Recap: Week Ending May 31

June 3, 2013

New MBA trading courses at the HIDC

New Undergraduate trading courses at the GTF

After a shortened week due to the US memorial holiday, North American equity markets traded horizontally. The chop like trade with no real direction associated with it followed the testimony of Chairman Ben Bernanke in the preceding week. It appears that the markets have taken a step back and are still digesting the Chairman’s remarks on the economy. The significance of Friday’s close shows that the bears are making some headway against the bulls as both the Dow Jones and S&P 500 close on new week lows. This occurred as the Dow plunged over 100 points in the final minutes of trade. In recent times, the last occurrence of this was the day prior to the fiscal cliff, when traders did not want to hold throughout the possibility of damaging news. Is there a possibility of bad economic news on the horizon for US markets? Asian markets appear to have topped with the Nikkei falling rapidly over the past two weeks. This has only put a strain on the US’s push higher. The push lower in the Nikkei comes only as the Yen gains a small amount of strength to the upside. If such a small amount of strength from the Yen pushes the Nikkei down over 4% in a week, the possibility for larger downside is huge. European equity markets also look as though they might also be going through a cooling period. This past week we saw the DAX and FTSE trade in a horizontal chop changing to a downside trend as they make fresh multi year highs. All of this is occurring as gold continues to chop around at the $1375 level with little conviction in either direction. In part, the lack of direction in the North American markets can be due to the shortened week which brought on a lack of key economic data. With this being said, one of the more important figures seen this past week, Reuters Consumer Sentiment Index, increased rapidly from its prior reading of 76.4 to 84.5 on Friday. Despite this key figure increasing showing positive signs for the economy, US markets closed lower.
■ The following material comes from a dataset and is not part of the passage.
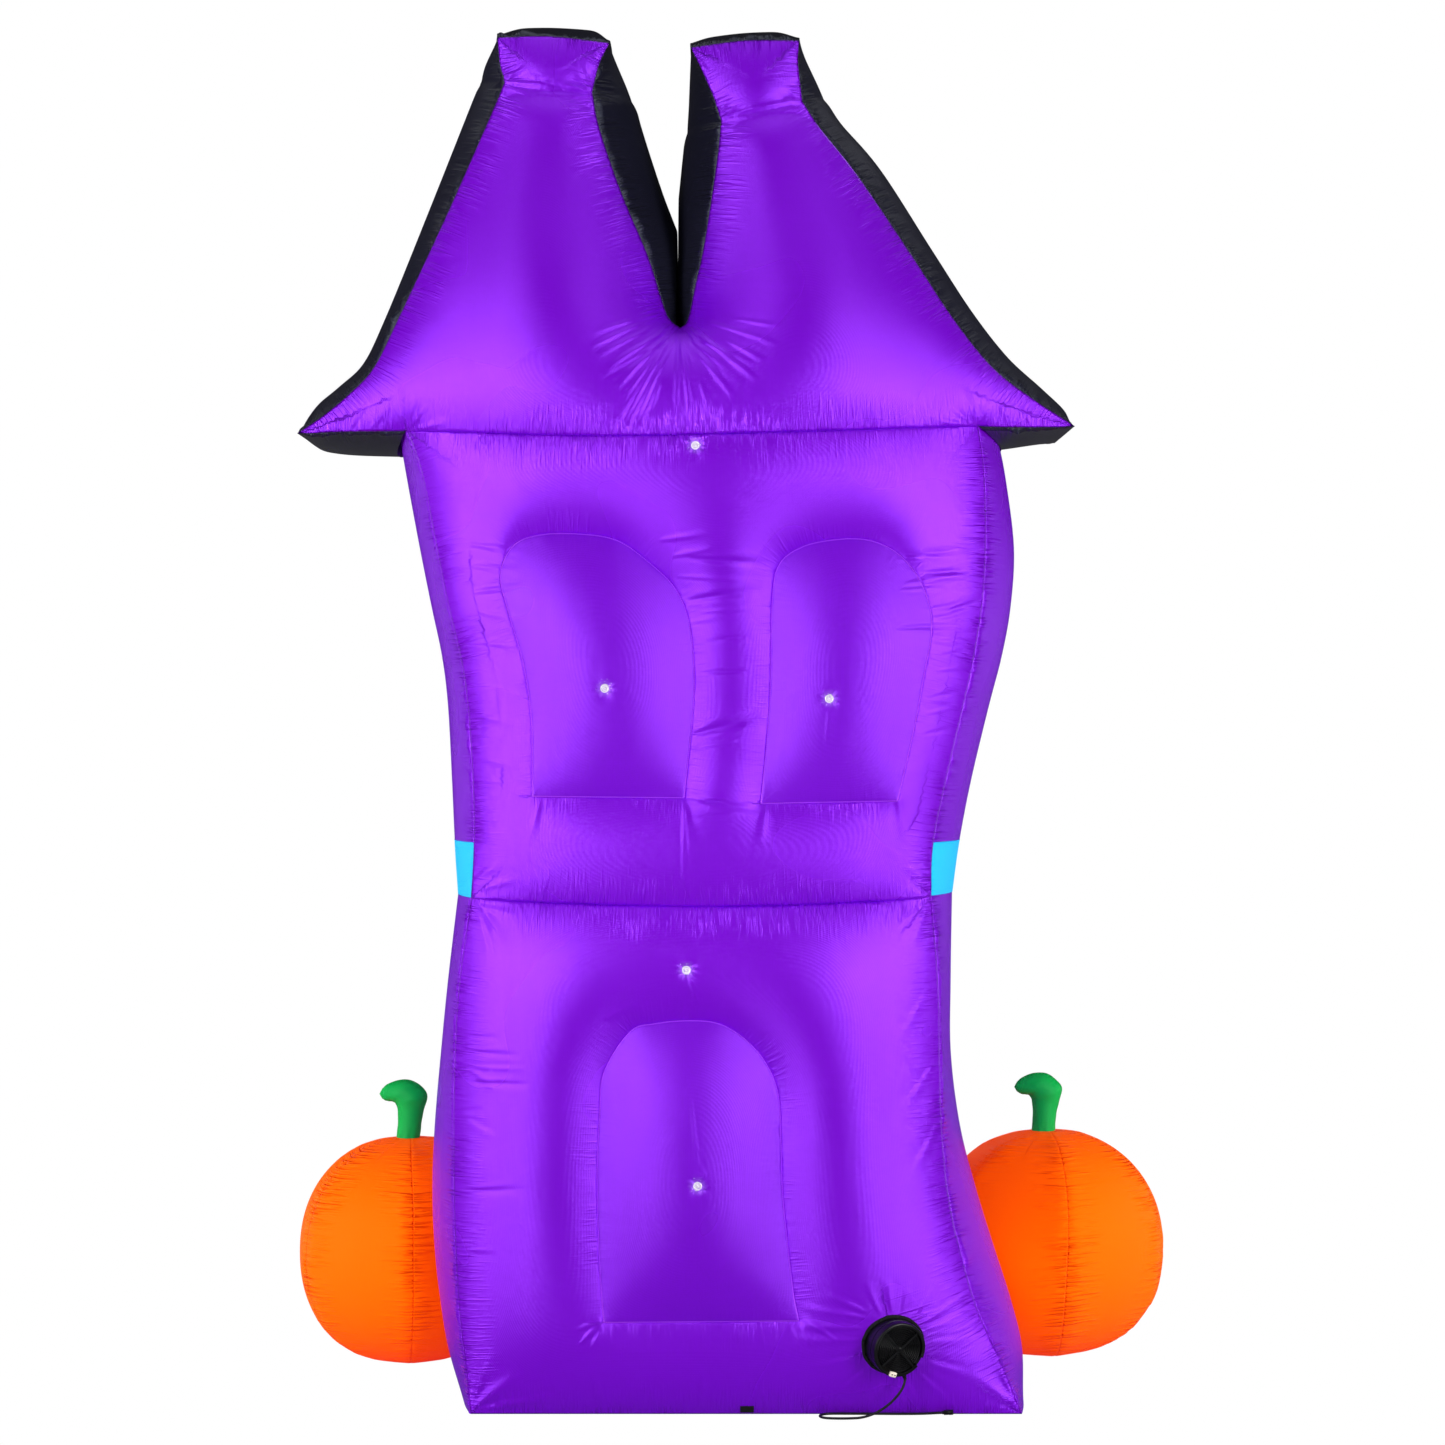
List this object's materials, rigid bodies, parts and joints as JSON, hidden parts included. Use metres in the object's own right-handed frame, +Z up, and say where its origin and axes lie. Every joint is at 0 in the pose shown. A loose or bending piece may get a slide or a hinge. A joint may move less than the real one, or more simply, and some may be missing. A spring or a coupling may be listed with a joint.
{
  "type": "inflatable haunted house",
  "caption": "Air-filled cloth haunted house with crooked roof towers, flared eaves, arched window and door panels, pumpkins at its feet and a corded blower on its rear.",
  "frame": {"origin": "middle of the flat base, on the ground, half way between the rear and the front seam planes", "axes": "+Z up; the rear face with the blower looks along -Y; +X is to the right as seen from behind"},
  "size_m": [1.8452, 0.9504, 2.7779],
  "materials": {
    "purple_cloth": "satin woven polyester, light sheen",
    "deep_purple_cloth": "satin woven polyester, a little darker",
    "black_cloth": "satin woven polyester",
    "blue_cloth": "satin woven polyester",
    "orange_cloth": "satin woven polyester",
    "green_cloth": "satin woven polyester",
    "clear_plastic": "clear lens",
    "black_plastic": "moulded",
    "cream_plastic": "moulded",
    "cord_rubber": "smooth sheath",
    "black_webbing": "woven tape"
  },
  "bodies": {
    "root": {"roof_rear_panel": "purple_cloth", "roof_front_panel": "purple_cloth", "roof_gusset": "black_cloth", "upper_rear_panel": "purple_cloth", "upper_front_panel": "purple_cloth", "upper_gusset": "purple_cloth", "window_rear_left": "deep_purple_cloth", "window_rear_right": "deep_purple_cloth", "window_front_left": "deep_purple_cloth", "window_front_right": "deep_purple_cloth", "side_band_left": "blue_cloth", "side_band_right": "blue_cloth", "lower_rear_panel": "purple_cloth", "lower_front_panel": "purple_cloth", "lower_gusset": "purple_cloth", "door_rear": "deep_purple_cloth", "door_front": "deep_purple_cloth", "pumpkin_left": "orange_cloth", "pumpkin_right": "orange_cloth", "pumpkin_stem_left": "green_cloth", "pumpkin_stem_right": "green_cloth", "light_lens_roof_seam": "clear_plastic", "light_lens_window_left": "clear_plastic", "light_lens_window_right": "clear_plastic", "light_lens_over_door": "clear_plastic", "light_lens_door": "clear_plastic", "blower_housing": "black_plastic", "blower_grille": "black_plastic", "blower_plug": "cream_plastic", "power_cord": "cord_rubber", "cord_connector": "black_plastic", "stake_tab": "black_webbing"}
  },
  "joints": []
}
In Canada, Mark Carney has concluded his position as Governor of the Bank of Canada. As one of his final decisions, this past week, he kept Canada’s interests at their current level of 1%. Carney, who has been governor of the Bank of Canada since 2008, is leaving to take on the role of the governor of the Bank of England. Mr. Carney will assume this role July 1, 2013. Many feel strongly that Carney is of greater importance at the UK deals with the EU’s financial disaster. Carney has taken credit for making Canada one of the strongest countries through one of the worst financial distastes since the great depression.

Fundamental signs of the Canadian economy cooling are coming to light as some of the big 5 banks reported earnings last week. Earnings were nothing special at Scotia Bank, TD, as well as Bank of Montreal which slightly missed estimates. While RBC met estimates. Both CICB and National Bank were able to beat estimates. The banks blamed disappointing results on low interest rates cutting into their profits. Despite this, profits continue to increase slowly. It is likely that as the US economy improves, Canadian financial institutions should see larger profits.